I fell asleep instantly on the plane in which I was fleeing the island lest Donald Trump came to Clare to build his other wall in Doonbeg around his golf resort there.

When I awoke after two or three hours, dammit if I did not think there had been some time zone error and I was just down the road from home in Killarney on a fine summer day.

It was the jarveys with their smiling faces and horses waiting patiently inside the shafts of the jaunting cars which created that first impression, of course. And the sparkling lakes of silvery water, the clear air, the dramatically soaring mountains and forests.

And the atmosphere about everywhere of craic and relaxation and homeliness. That is what did it.

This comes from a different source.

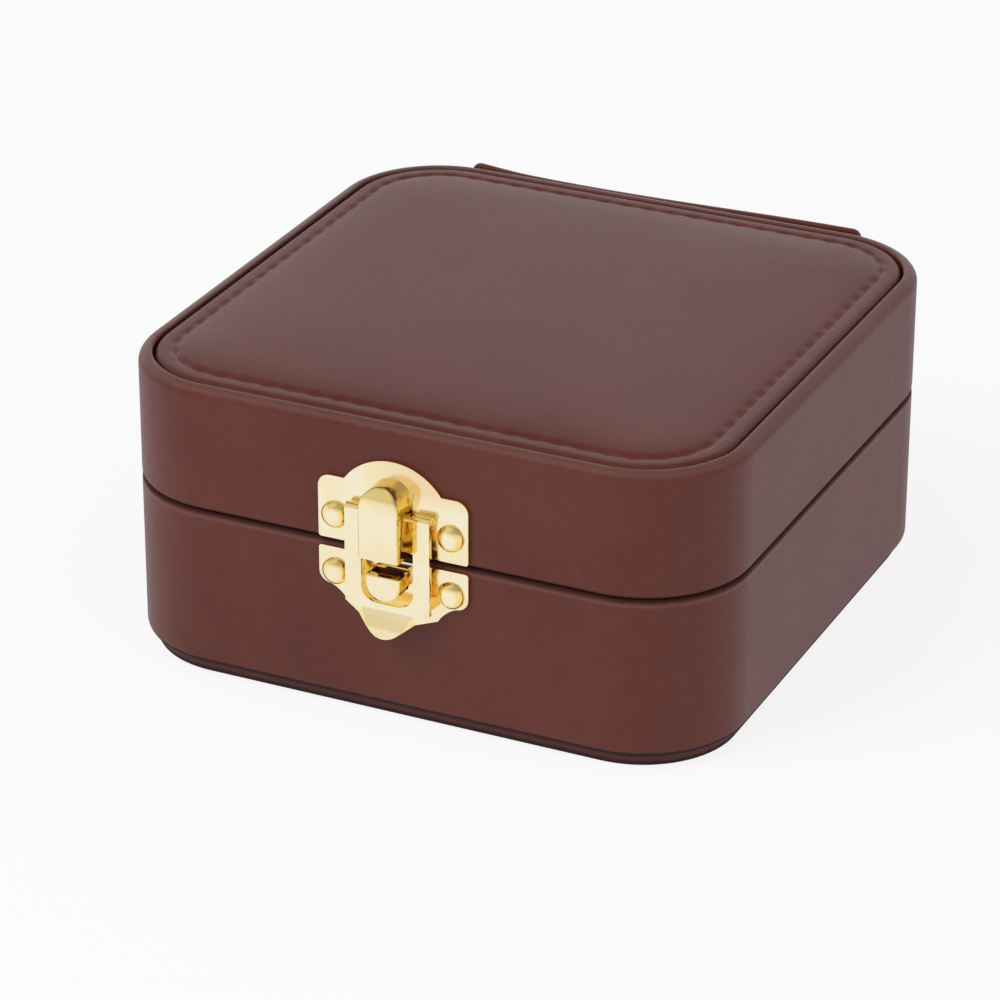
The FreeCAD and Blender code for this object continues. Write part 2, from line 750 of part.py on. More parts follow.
def hinge_pin():
    pin = doc.addObject("Part::Cylinder", "hasp_hinge_pin")
    pin.Label = "hasp_hinge_pin"
    half = size["hasp_half_width"] - size["hinge_pin_inset"]
    bind(pin, "Radius", size["hinge_pin_radius"])
    bind(pin, "Height", half * 2)
    pin.Placement = Placement(Vector(-half.value, PIN_Y.value, PIN_Z.value), Rotation(Vector(0, 1, 0), 90))
    for axis, length in zip("xyz", (-half, PIN_Y, PIN_Z)):
        bind(pin, f"Placement.Base.{axis}", length)
    return settle(pin)


def hasp():
    """Two legs with eyes round the pin, joined below by a bridge that flares into a finger lip."""
    body = new_body("hasp", y=PIN_Y, z=PIN_Z)
    half, sheet = size["hasp_half_width"], size["hasp_thickness"]
    front, back = -EYE_RADIUS, sheet - EYE_RADIUS
    straight, end, flare = -size["hasp_straight"], -size["hasp_length"], size["hasp_flare"]
    bend = arc_radius(straight - end, flare)

    eye = new_sketch(body, "hasp_eye", "YZ_Plane")
    draw_circle(eye, 0, 0, EYE_RADIUS)
    pad(body, eye, half * 2, midplane=True)
    side = new_sketch(body, "hasp_side", "YZ_Plane")
    draw_outline(side, [
        (front, straight),
        (front - flare, end, bend, -1),
        (back - flare, end),
        (back, straight, bend, 1),
        (back, 0),
        (front, 0),
    ])
    pad(body, side, half * 2, midplane=True)

    through = (EYE_RADIUS + flare + CUT_MARGIN) * 2
    tip, tip_z = size["hasp_tip_half_width"], end + size["hasp_tip_rise"]
    shoulder = -size["hasp_shoulder_length"]
    taper = new_sketch(body, "hasp_taper", "XZ_Plane")
    draw_outline(taper, [
        (-half - CUT_MARGIN, shoulder),
        (-half - CUT_MARGIN, end - CUT_MARGIN),
        (half + CUT_MARGIN, end - CUT_MARGIN),
        (half + CUT_MARGIN, shoulder),
        (half, shoulder),
        (tip, tip_z),
        (-tip, tip_z, arc_radius(tip, size["hasp_tip_rise"]), -1),
        (-half, shoulder),
    ])
    pocket(body, taper, through, midplane=True)

    window, low, corner = size["hasp_window"], -size["hasp_window_length"], size["hasp_window_round"]
    opening = new_sketch(body, "hasp_opening", "XZ_Plane")
    draw_outline(opening, [
        (window - corner, low),
        (window, low + corner, corner, 1),
        (window, EYE_RADIUS + CUT_MARGIN),
        (-window, EYE_RADIUS + CUT_MARGIN),
        (-window, low + corner),
        (corner - window, low, corner, 1),
    ])
    pocket(body, opening, through, midplane=True)

    hole = new_sketch(body, "hasp_pin_hole", "YZ_Plane")
    draw_circle(hole, 0, 0, EYE_HOLE)
    pocket(body, hole, half * 2 + CUT_MARGIN, midplane=True)
    return body


def latch():
    upper_pins = fixing_pins("upper_fixing_pins", UPPER_PIN_Z)
    lower_pins = fixing_pins("lower_fixing_pins", LOWER_PIN_Z)
    return [upper_plate(), upper_pins, lower_plate(), lower_pins, hinge_pin(), hasp()]


# ---- check and write -----------------------------------------------------------------------------

def check(pieces):
    for item in doc.Objects:
        if "Invalid" in item.State or "Error" in item.State:
            raise RuntimeError(f"{item.Label} failed: {item.State}")
    for piece in pieces:
        if piece.Shape.isNull() or not piece.Shape.isValid():
            raise RuntimeError(f"{piece.Label} has no valid shape")


def write(pieces):
    os.makedirs("parts", exist_ok=True)
    for piece in pieces:
        piece.Shape.exportStep(f"parts/{piece.Label}.step")


pieces = base_wall() + base_boards() + base_collar() + dividers() + cufflink_rolls()
pieces += lid_wall() + lid_panel() + lid_inside() + hinge_strips() + latch()
doc.recompute()
check(pieces)
write(pieces)
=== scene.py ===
"""A square leatherette cufflink box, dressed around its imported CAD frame.

The frame's rigid parts keep their shape and get their finishes here.  The padded panel, the hinge
strip, the velvet pads and rolls and the stamped latch are modelled here and stand for their nodes.
Everything is in metres, with the origin under the middle of the box and the latch towards -y.
"""
import math
import bpy
from mathutils import Euler, Matrix, Vector


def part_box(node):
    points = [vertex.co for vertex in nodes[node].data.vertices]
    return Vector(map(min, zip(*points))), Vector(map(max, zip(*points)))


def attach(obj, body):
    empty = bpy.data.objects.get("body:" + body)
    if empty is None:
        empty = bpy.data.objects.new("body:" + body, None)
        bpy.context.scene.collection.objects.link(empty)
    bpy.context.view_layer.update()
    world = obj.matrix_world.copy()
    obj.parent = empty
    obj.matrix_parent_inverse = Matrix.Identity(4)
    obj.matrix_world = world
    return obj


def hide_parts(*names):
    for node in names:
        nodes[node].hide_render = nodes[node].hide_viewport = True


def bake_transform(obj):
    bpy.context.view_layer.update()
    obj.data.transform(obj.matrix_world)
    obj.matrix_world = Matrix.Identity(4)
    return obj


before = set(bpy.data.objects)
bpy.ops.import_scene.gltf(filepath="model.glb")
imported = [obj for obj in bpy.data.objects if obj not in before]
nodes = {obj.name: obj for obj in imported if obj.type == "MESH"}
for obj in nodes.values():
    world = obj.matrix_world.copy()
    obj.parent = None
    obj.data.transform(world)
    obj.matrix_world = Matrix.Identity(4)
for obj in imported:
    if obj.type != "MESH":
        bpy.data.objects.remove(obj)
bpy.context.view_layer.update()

MM = 0.001
HALF = 50 * MM
CORNER = 17 * MM
FOOT_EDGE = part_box("base_wrap")[0].z
BASE_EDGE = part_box("base_wrap")[1].z
LID_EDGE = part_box("lid_wrap")[0].z
RIM_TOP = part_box("lid_wrap")[1].z
CREASE = (BASE_EDGE + LID_EDGE) / 2
PANEL_BORDER = RIM_TOP - 0.1 * MM


# ---------------------------------------------------------------- shader maths


class Wire:
    """One value inside a finish, with Python's operators as Math nodes."""

    def __init__(self, finish, socket):
        self.finish = finish
        self.socket = socket

    def maths(self, operation, *values):
        settings = {"operation": operation}
        return self.finish.node("ShaderNodeMath", settings, dict(enumerate(values)))

    def __add__(self, other):
        return self.maths("ADD", self, other)

    def __sub__(self, other):
        return self.maths("SUBTRACT", self, other)

    def __rsub__(self, other):
        return self.maths("SUBTRACT", other, self)

    def __mul__(self, other):
        return self.maths("MULTIPLY", self, other)

    def __abs__(self):
        return self.maths("ABSOLUTE", self)

    __radd__ = __add__
    __rmul__ = __mul__

    def most(self, other):
        return self.maths("MAXIMUM", self, other)

    def step(self, low, high):
        """0 up to low, 1 from high, and smooth between them."""
        settings = {"interpolation_type": "SMOOTHSTEP"}
        return self.finish.node("ShaderNodeMapRange", settings, {0: self, 1: low, 2: high})

    def beside(self, out):
        """Another output of the node that this value comes from."""
        return Wire(self.finish, self.socket.node.outputs[out])


class Finish:
    """A material that is being made: its nodes, and the shader at their end."""

    def __init__(self, name, **plain):
        self.material = bpy.data.materials.new(name)
        self.material.use_nodes = True
        self.tree = self.material.node_tree
        self.shader = self.tree.nodes["Principled BSDF"]
        for socket, value in plain.items():
            self.shader.inputs[socket.replace("_", " ")].default_value = value
        self.place = self.node("ShaderNodeTexCoord", out="Object")

    def node(self, kind, settings=None, sockets=None, out=0):
        """Adds one node: its settings first, then its sockets' values or links."""
        new = self.tree.nodes.new(kind)
        for name, value in (settings or {}).items():
            setattr(new, name, value)
        for name, value in (sockets or {}).items():
            if isinstance(value, Wire):
                self.tree.links.new(value.socket, new.inputs[name])
            else:
                new.inputs[name].default_value = value
        return Wire(self, new.outputs[out])

    def stretched(self, x, y, z):
        """The place on the piece, with each direction scaled."""
        return self.node("ShaderNodeMapping", None, {"Vector": self.place, "Scale": (x, y, z)})

    def noise(self, size, detail=3.0, roughness=0.5, place=None):
        """Cloudy values around 0.5, in blobs of this size."""
        return self.node(
            "ShaderNodeTexNoise",
            None,
            {
                "Vector": place or self.place,
                "Scale": 1 / size,
                "Detail": detail,
                "Roughness": roughness,
            },
            "Fac",
        )

    def cells(self, size):
        """The distance to the middle of the nearest of many small cells."""
        return self.node(
            "ShaderNodeTexVoronoi",
            {"feature": "SMOOTH_F1"},
            {"Vector": self.place, "Scale": 1 / size, "Smoothness": 0.35},
            "Distance",
        )

    def axis(self, which, place=None):
        """One coordinate of the place on the piece, or of another vector."""
        return self.node("ShaderNodeSeparateXYZ", None, {0: place or self.place}, which)

    def mix(self, share, first, second):
        """A colour between two others."""
        return self.node(
            "ShaderNodeMix",
            {"data_type": "RGBA", "clamp_factor": True},
            {0: share, 6: first, 7: second},
            2,
        )

    def relief(self, height, depth, strength=1.0):
        """Presses a pattern into the surface, depth metres from low to high."""
        bump = self.node(
            "ShaderNodeBump", None, {"Strength": strength, "Distance": depth, "Height": height}
        )
        self.feed("Normal", bump)

    def feed(self, socket, value):
        self.tree.links.new(value.socket, self.shader.inputs[socket])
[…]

In geographic fact I was actually in Portugal for the first time. I had reached the intriguing small town of Sintra about a 40 minute drive from Lisbon Airport.

We would relax there for a week and, lads, though it breaks my heart to admit this truth, across the scale of tourism, we here in the Emerald Isle -- even in Killarney -- fall far behind the qualities of this largely unsung jewel of Portugal. It hurts me to admit that but it is the raw truth.

I never saw a drop of rain during the week. The sun never stopped shining, but there was a balmy breeze from the nearby ocean to keep things comfortable even for an Irishman with spindly white legs in shorts and a balding spot atop which I quickly covered up anyway with a cap constructed entirely of cork.

More than that, and a crucial factor for all of us, the prices of everything a tourist needs in Sintra are incredibly cheap by Irish and, I think, American standards.

This Brexit business has clouded the global financial situation but, believe me, either the euro or the dollar go much further in Sintra than at home. We found that a good meal for two, wine and trimmings, cost between €15 and €20, and that is half the cost we are used to.

Your jarvey would nearly bring you back home for the cost of a jaunt around the Lakes and Muckross. An expressio costs mere cents, the typical pack of cigarettes (€11 in Ireland) less than €3, a glass of good Portuguese wine little more than one of the five euros you typically pay here.

But holiday costings are only one element of the equation. I know it can be boring stuff to read about others' travels, but truth is that I am driven to warmly recommend a Sintra break to any of you in Europe soon for a whole host of other reasons too.

The people have a version of the Cead Mile Failte which is as hearty and earthy as ours and yours. Most have better English than I possess, certainly in the services sector. Tourism is the main industry here and they service it to the hilt.

Above all, in more ways than one, a huge and ancient Moorish Castle dominates the skyline high above the town. It was constructed, eons ago, by the ancestors of those Donald Trump wishes to ban from the U.S. and, floodlit at night, is truly awesome.

I stayed in the third-generation Hotel Nova Sintra and, again, cannot praise the standards and staff more highly. (I know this is beginning to look like a PR piece for Sintra but it is not that at all. It is good advice from a precourser of any trip you might be considering).

There is a terrace in front of the hotel where one sits late at night looking up at the Moorish Castle and nearby hilltop palaces of past royalty, and that view takes away the talk from even a bletherskite like me.

And the craic. Mighty altogether.

I saw Ireland beat Italy in a family cafe in the town center. I instantly celebrated by standing up and singing "Danny Boy" very loudly, and the wine came flowing in our direction immediately and there was loud applause.

If I still had an unmarried son I would have brought home for him the vivacious tour guide Rita Lebre who was special and whom I hugged three times daily in the presence of my wife. Her colleague Vitor Hermenegaldo was good craic too, and they slandered and libeled our coach driver Nuno Correia unendingly and very funnily altogether.

From all the foregoing ye will see that I enjoyed Sintra to the hilt, will return next year and maybe meet some of you there and, finally, I wish to thank Donald Trump for, however unwittingly, sending me out of Clare by threatening a visit.